Over on Instagram, several reels mocking U.S. World Cup infrastructure joked about international supporters expecting walkable stadium approaches only to run into giant highways, endless parking lots, and missing sidewalks.
Methodology
Each 2026 World Cup stadium received a composite accessibility score from 0 to 100 based on six weighted categories tied to walkability, transit access, surrounding infrastructure, and overall urban integration.
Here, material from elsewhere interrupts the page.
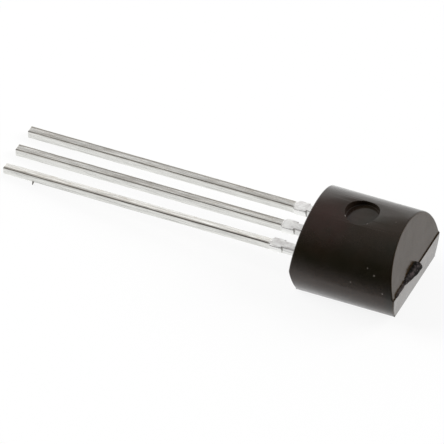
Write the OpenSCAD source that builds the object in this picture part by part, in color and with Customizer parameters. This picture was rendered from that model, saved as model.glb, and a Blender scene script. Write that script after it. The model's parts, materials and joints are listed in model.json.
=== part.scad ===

| Category | Weight | Primary Sources | What It Measures |
|---|---|---|---|
| Walk Score | 25% | walkscore.com, estimated for Mexican venues | Overall pedestrian accessibility, nearby amenities, and route quality |
| Transit Score | 20% | walkscore.com, estimated for Mexican venues | Public transportation accessibility around the venue |
| Transit Connectivity | 20% | Google Maps, transit authority websites | Rail proximity, station density, and transit quality |
| Surrounding Amenities | 15% | Google Maps estimates | Nearby hotels, restaurants, and dining access |
| Urban Context | 10% | Google Maps, satellite review | City integration, parking dominance, and highway barriers |
| Pedestrian Infrastructure | 10% | Street View, transit guides | Sidewalks, pedestrian corridors, bridges, shade, and weather protection |
Such metrics then underwent min-max normalization across all 16 host venues before category allocations combined to produce the final scores and rankings.
For distance-based variables, including distance to rail stations and city center proximity, lower distances received higher scores through inverse scaling.
Several categorical variables were converted into fixed values:
- Setting type: Urban core = 100, Urban edge = 60, Suburban = 20, Exurban = 0
- Parking dominance: No = 100, Partial = 50, Yes = 0
- Sidewalk coverage: Full = 100, Partial = 50, None = 0
- Rail type:
- Metro / heavy rail = 100
- Light rail = 80
- Commuter rail = 60
- BRT = 40
- Event-only rail = 30
- None = 0
Categories containing multiple variables used the following internal weighting breakdown.
| Category | Internal Weighting |
|---|---|
| Transit Connectivity | Distance to rail 40% – Station count 30% – Rail quality 30% |
| Surrounding Amenities | Hotels 35% – Restaurants 35% – Dining cluster distance 30% |
| Urban Context | City-center distance 35% – Setting type 25% – Parking dominance 20% – Highway barriers 20% |
| Pedestrian Infrastructure | Dedicated routes 35% – Sidewalk coverage 35% – Bridges/underpasses 15% – Shade/weather protection 15% |
Caveats
Walk Score and Transit Score values for the three Mexican venues — Azteca Stadium, BBVA Stadium, and Akron Stadium — are estimated because walkscore.com does not consistently support addresses outside the United States and Canada. We instead relied on official transit maps, municipal mobility plans, and supplementary urban accessibility research.
Hotel and restaurant totals are approximate counts based on Google Maps rather than direct API extraction.
All data was collected in May 2026.
Sources
- walkscore.com
- Google Maps
- FIFA.com
- Official stadium and transit authority websites
- David William Rosales transit guide
- Action Network fan experience study
Summary
Our analysis of all 16 host venues for the 2026 FIFA World Cup found major differences in how easily fans can reach stadiums without a car. Vancouver, Seattle, Atlanta, Toronto, and Mexico City ranked highest for walkability, transit, and cycling access, while Miami, Kansas City, and Guadalajara placed near the bottom because of weak rail links and car-oriented stadium layouts.
Several host cities are planning expanded shuttle operations and pedestrian corridors, though questions remain around pricing and how effectively those systems will handle peak matchday demand. We advise fans to follow official updates closer to kickoff, as mobility plans and access routes may still change before the tournament begins.